Since 21 September 2015, Moyles presents a new feature, The Platinum Hour, on his Radio X breakfast show between 9 am and 10 am on Friday mornings and a shorter version between 10:40 and 11:00 on his Saturday show.

Other broadcasters on UK commercial radio have run features similar to the Golden Hour around the same time of day; an example is The Time Tunnel on the Heart network.

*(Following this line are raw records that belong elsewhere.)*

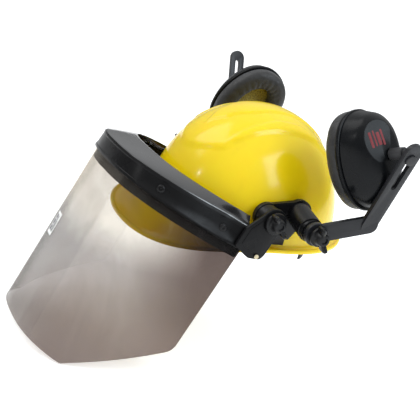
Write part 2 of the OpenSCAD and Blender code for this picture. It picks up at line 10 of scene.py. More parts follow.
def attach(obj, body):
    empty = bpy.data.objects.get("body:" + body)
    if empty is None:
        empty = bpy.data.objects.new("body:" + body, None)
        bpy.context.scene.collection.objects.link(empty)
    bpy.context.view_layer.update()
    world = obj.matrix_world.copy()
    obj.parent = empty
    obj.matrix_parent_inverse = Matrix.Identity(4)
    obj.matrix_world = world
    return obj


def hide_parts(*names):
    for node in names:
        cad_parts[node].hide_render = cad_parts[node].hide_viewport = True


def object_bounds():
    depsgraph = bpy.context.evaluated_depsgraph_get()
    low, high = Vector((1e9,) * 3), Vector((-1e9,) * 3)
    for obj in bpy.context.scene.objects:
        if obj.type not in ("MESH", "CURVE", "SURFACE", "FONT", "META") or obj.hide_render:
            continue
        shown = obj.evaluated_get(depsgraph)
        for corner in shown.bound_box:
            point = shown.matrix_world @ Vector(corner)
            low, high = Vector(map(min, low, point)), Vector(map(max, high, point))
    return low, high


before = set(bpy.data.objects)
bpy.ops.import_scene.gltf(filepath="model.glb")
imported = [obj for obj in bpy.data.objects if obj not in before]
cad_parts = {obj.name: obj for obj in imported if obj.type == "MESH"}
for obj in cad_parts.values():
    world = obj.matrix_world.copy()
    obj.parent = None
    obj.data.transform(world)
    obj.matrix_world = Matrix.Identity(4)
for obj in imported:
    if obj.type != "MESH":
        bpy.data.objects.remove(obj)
cad_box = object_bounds()
MM = 0.001

# ---------------------------------------------------------------- small maths


def power(a, p):
    return math.copysign(abs(a) ** p, a)


def smooth(a):
    t = min(max(a, 0.0), 1.0)
    return t * t * (3 - 2 * t)


def lerp(a, b, t):
    return a + (b - a) * t


def curve(x, points):
    """Smooth value at x through a list of (x, value) points."""
    if x <= points[0][0]:
        return points[0][1]
    for (x0, y0), (x1, y1) in zip(points, points[1:]):
        if x <= x1:
            return lerp(y0, y1, smooth((x - x0) / (x1 - x0)))
    return points[-1][1]


def superpoint(a, b, p, deg):
    r = math.radians(deg)
    return a * power(math.cos(r), 2 / p), b * power(math.sin(r), 2 / p)


# ---------------------------------------------------------------- mesh helpers


def loft(rings, loop=False, cap=True):
    """Quads over a list of closed rings of points; ends capped with a fan, or joined when loop is true."""
    m, n = len(rings), len(rings[0])
    verts = [Vector(p) for r in rings for p in r]
    faces = []
    for i in range(m if loop else m - 1):
        for j in range(n):
            k, i2 = (j + 1) % n, (i + 1) % m
            faces.append((i * n + j, i * n + k, i2 * n + k, i2 * n + j))
    if cap and not loop:
        for base, flip in ((0, True), ((m - 1) * n, False)):
            centre = sum((verts[base + j] for j in range(n)), Vector()) / n
            verts.append(centre)
            c = len(verts) - 1
            for j in range(n):
                k = (j + 1) % n
                faces.append((c, base + k, base + j) if flip else (c, base + j, base + k))
    return verts, faces


def join_parts(*parts):
    verts, faces = [], []
    for v, f in parts:
        base = len(verts)
        verts += v
        faces += [tuple(i + base for i in q) for q in f]
    return verts, faces


def mark_sharp(bm, angle):
    for f in bm.faces:
        f.smooth = True
    limit = math.radians(angle)
    for e in bm.edges:
        if len(e.link_faces) == 2:
            e.smooth = e.calc_face_angle(0) < limit


def finish_bm(bm, name, material, body, stands_for, angle=35):
    bmesh.ops.recalc_face_normals(bm, faces=bm.faces[:])
    mark_sharp(bm, angle)
    me = bpy.data.meshes.new(name)
    bm.to_mesh(me)
    bm.free()
    ob = bpy.data.objects.new(name, me)
    bpy.context.scene.collection.objects.link(ob)
    me.materials.append(material)
    if stands_for:
        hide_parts(*stands_for)
    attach(ob, body)
    return ob


def piece(name, part, material, body, stands_for=(), angle=35, place=None, subdivide=0):
    """A mesh piece from (verts in mm, faces), put in the row frame by place."""
    verts, faces = part
    bm = bmesh.new()
    made = [bm.verts.new((place @ v if place else v) * MM) for v in verts]
    for f in faces:
        if len(set(f)) > 2:
            try:
                bm.faces.new([made[i] for i in f])
            except ValueError:
                pass
    bmesh.ops.remove_doubles(bm, verts=bm.verts[:], dist=1e-6)
    ob = finish_bm(bm, name, material, body, stands_for, angle)
    if subdivide:
        mod = ob.modifiers.new("smooth", "SUBSURF")
        mod.levels = mod.render_levels = subdivide
    return ob


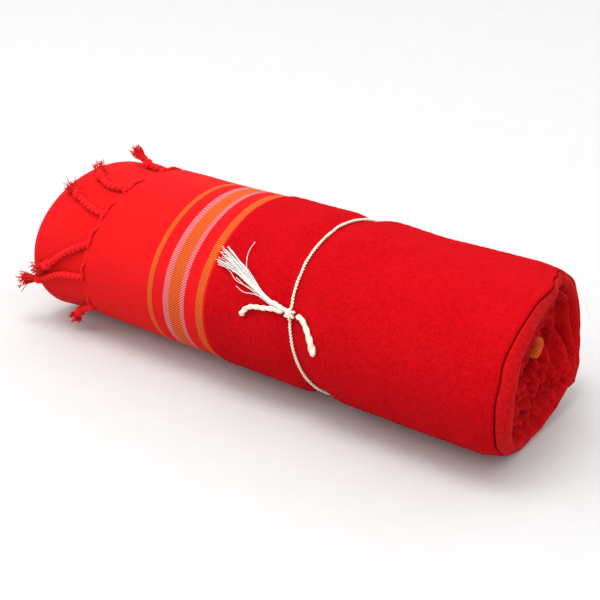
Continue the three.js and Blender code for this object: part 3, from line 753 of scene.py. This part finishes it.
def crumple_and_shade_end(p, turn, share):
    """Presses sharp creases and pockets into the inner folds. Returns the painted shade of each
    point, from 0 to 1, which grows with how deep it lies in a crease or pocket."""
    y, z = p[..., 1].copy(), p[..., 2].copy()
    inside = smooth(turn + 360 * share, 400, 520)
    tall = np.stack([y * 0 + 5, y * 1.7, z * 0.62], -1)
    crease = 1 - smooth(np.abs(noise(tall, 12, 41)), 0.0, 0.30)
    small = 1 - smooth(np.abs(noise(tall, 6, 42)), 0.0, 0.34)
    p[..., 0] -= inside * (4.2 * crease + 1.6 * small - 2.2 * noise(tall, 21, 43))
    # Painted shade: darkest along the creases, and more in the pockets below
    hollow_shade = 0.55 * crease ** 2 + 0.15 * small
    for at_y, at_z, wide, high, deep in POCKETS:
        near = np.exp(-((y - at_y) / wide) ** 2 - ((z - at_z) / high) ** 2)
        p[..., 0] -= deep * near * inside
        hollow_shade = hollow_shade + 0.07 * deep * near
    return np.clip(hollow_shade * inside, 0, 1)


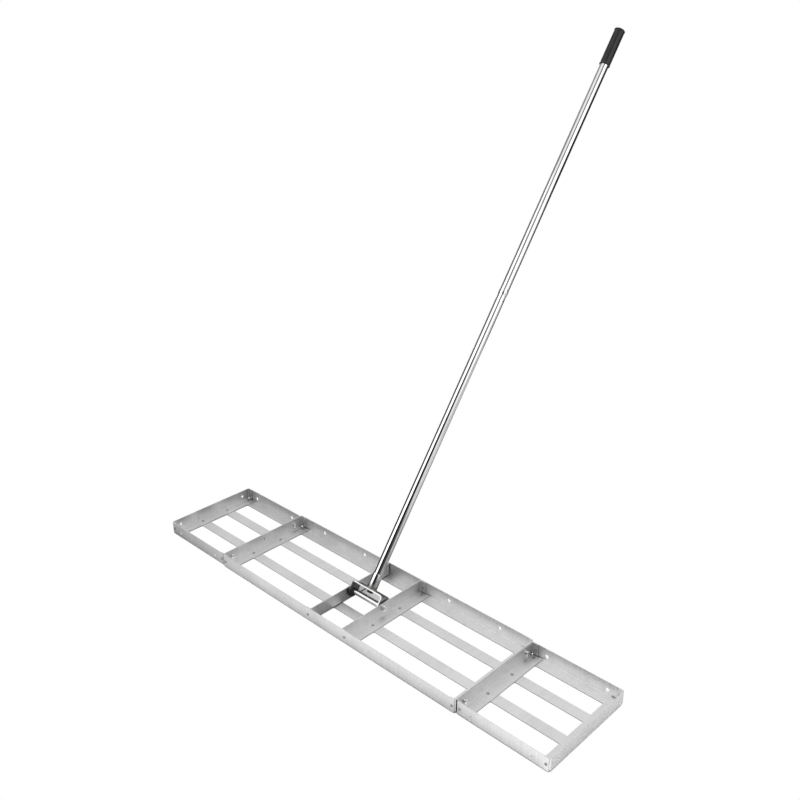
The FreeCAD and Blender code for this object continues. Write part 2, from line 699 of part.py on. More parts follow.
rivet_section("centre", "centre_depth", "centre_slat_offset", [
    (f"-{JOINT}", "+"), ("-pivot_half_gap", "-"), ("pivot_half_gap", "+"), (JOINT, "-")])
rivet_section("left_wing", "wing_depth", "wing_slat_offset", [
    (f"-{OUTER_END}", "+"), (f"-{JOINT}", "-")])
rivet_section("right_wing", "wing_depth", "wing_slat_offset", [
    (OUTER_END, "-"), (JOINT, "+")])
bolt_joint("left", "-")
bolt_joint("right", "")
make_axle()

make_yoke()
sleeve = make_ring("axle_sleeve", "sleeve_radius", "axle_radius + axle_clearance",
                   "2 * (yoke_half_width - yoke_sheet)")
place(keep(sleeve), "yoke_sheet - yoke_half_width", "0", "axle_height", Z_TO_X)
make_pole()
make_grip()
doc.recompute()


# ---- check and write -----------------------------------------------------------------------

for item in doc.Objects:
    if {"Invalid", "Error"} & set(item.State):
        raise RuntimeError(f"{item.Label} did not recompute: {item.State}")
for item in sub_parts:
    if item.Shape.isNull() or not item.Shape.isValid() or not item.Shape.Solids:
        raise RuntimeError(f"{item.Label} has no valid solid")

os.makedirs("parts", exist_ok=True)
for item in sub_parts:
    item.Shape.exportStep(os.path.join("parts", f"{item.Label}.step"))
print(len(sub_parts), "sub-parts written")
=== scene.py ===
import json
from math import atan2, ceil, cos, pi, radians, sin, sqrt, tan

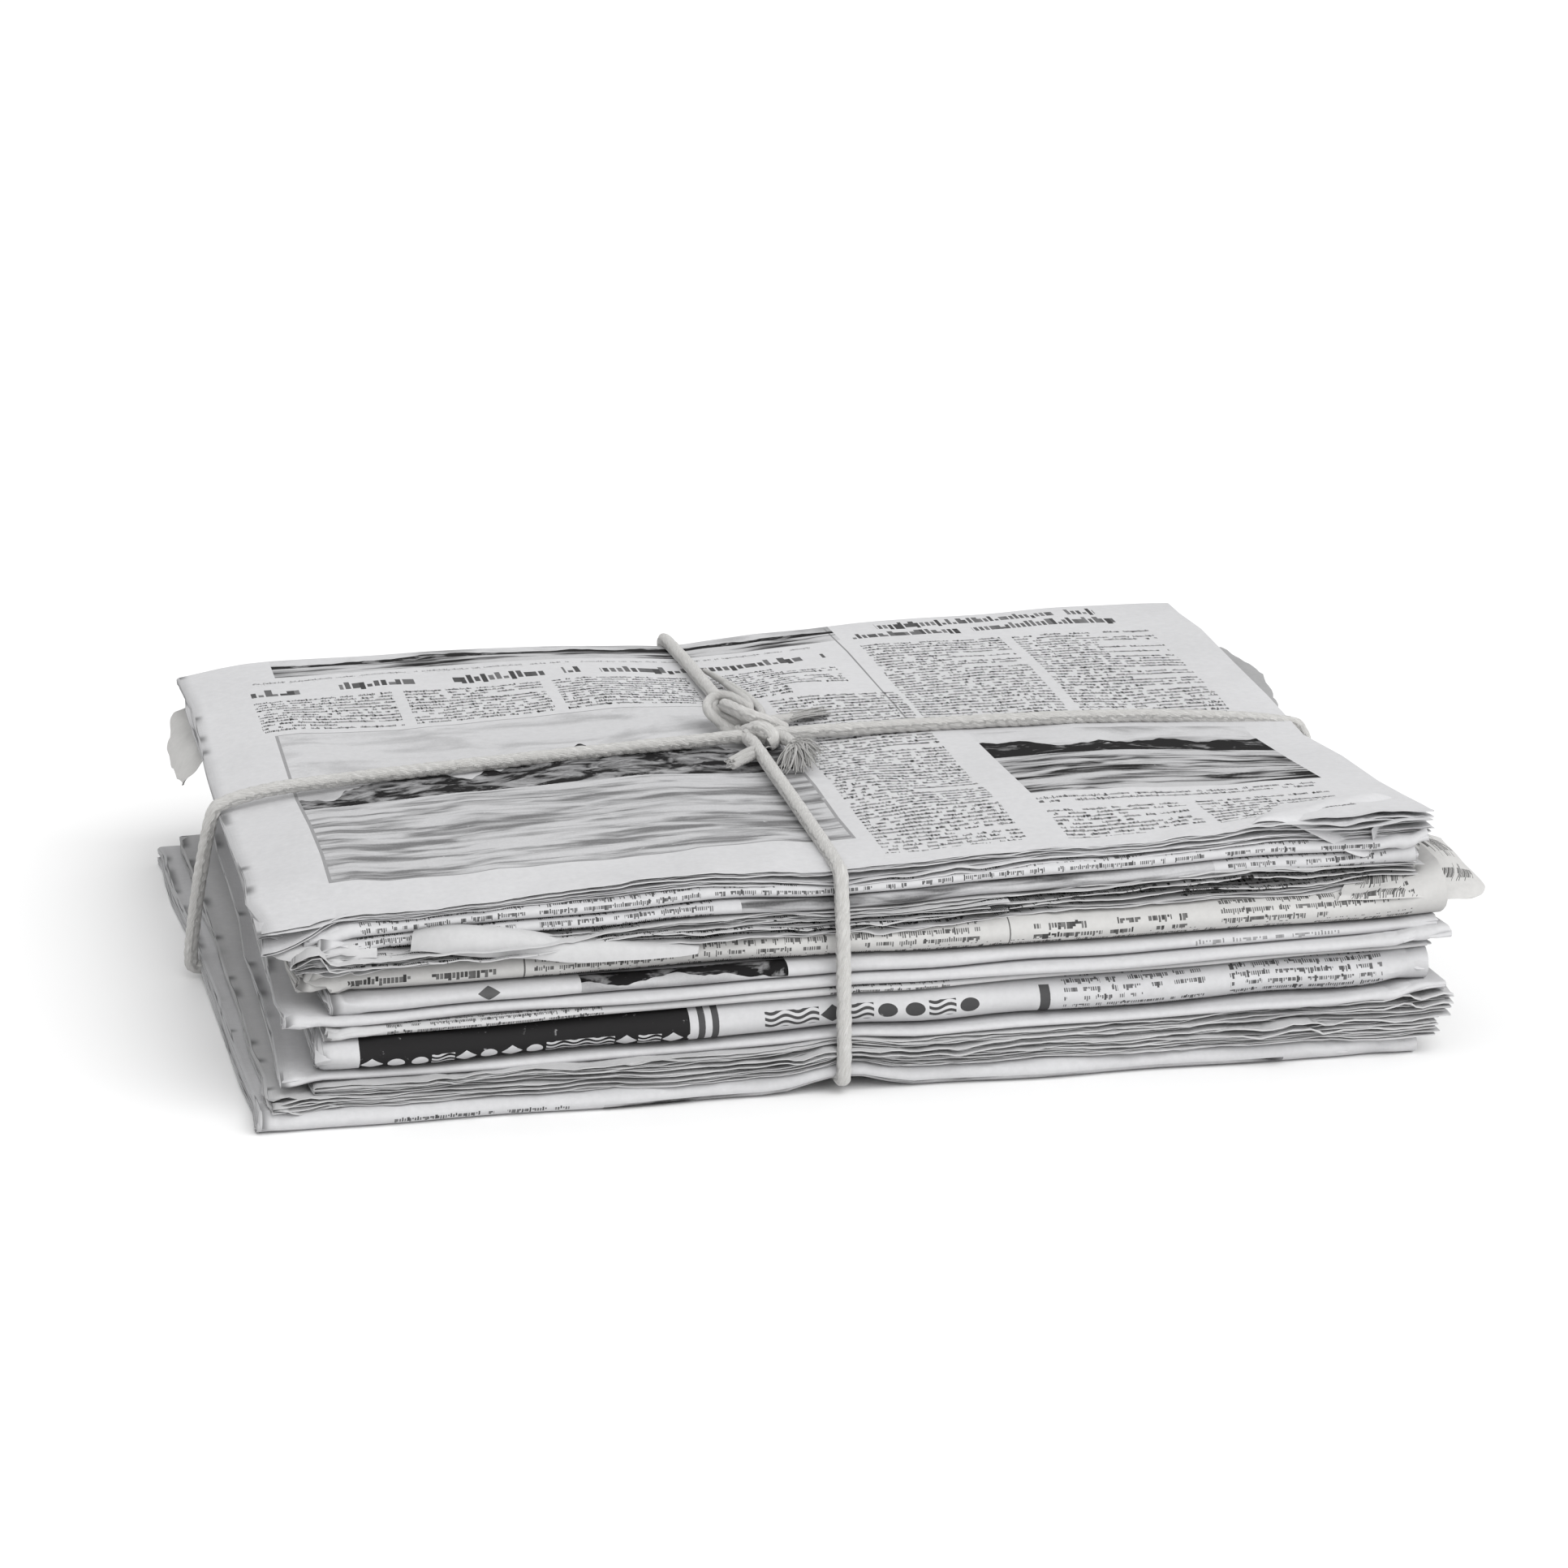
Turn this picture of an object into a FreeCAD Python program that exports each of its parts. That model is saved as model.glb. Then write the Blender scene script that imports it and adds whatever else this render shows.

Tony Blackburn's Friday and later Sunday evening show on BBC Radio 2, Tony Blackburn's Golden Hour, first aired on 6 January 2017 and features music from the 1950s to the present day, without the game element.

==Smooth Radio==
Simon Bates revived the Golden Hour for commercial radio after joining Smooth Radio in January 2011. The feature appeared as before, on weekdays between 9 and 10 am on Bates' breakfast show, and saw listeners invited to guess the year that a number of songs charted. There were usually two featured years per day, but this changed to one from October 2013. On Friday 21 March 2014, Bates presented his final show for Smooth and announced that he was featuring the last Golden Hour on his programme.

==BBC Radio Devon==
Simon Bates joined BBC Radio Devon on 12 January 2015, where he relaunched The Golden Hour with new jingles, with the years ranging from 1956 to 2004. Bates usually asked listeners to send him emails and texts with the year they thought it might be, and he read them in between the music. The feature remained when Bates left the station in 2017, but was renamed The Gordon Hour after new breakfast host Gordon Sparks took over.

==Now Music==
In the 2020s, Bates has been presenting a number of music video shows on Universal Music's Now 70s, Now 80s and Now 90s television channels, with the programmes either being billed under the Golden Hour or Simon Bates' New Golden Hour name. Similar to his old BBC Radio 1 programmes, these pop video programmes are of a hits and headlines format, but without the part where people are invited to ring in to guess the year, as each programme is pre-recorded in advance and each year is listed on the channels' programme guides as part of the programme title.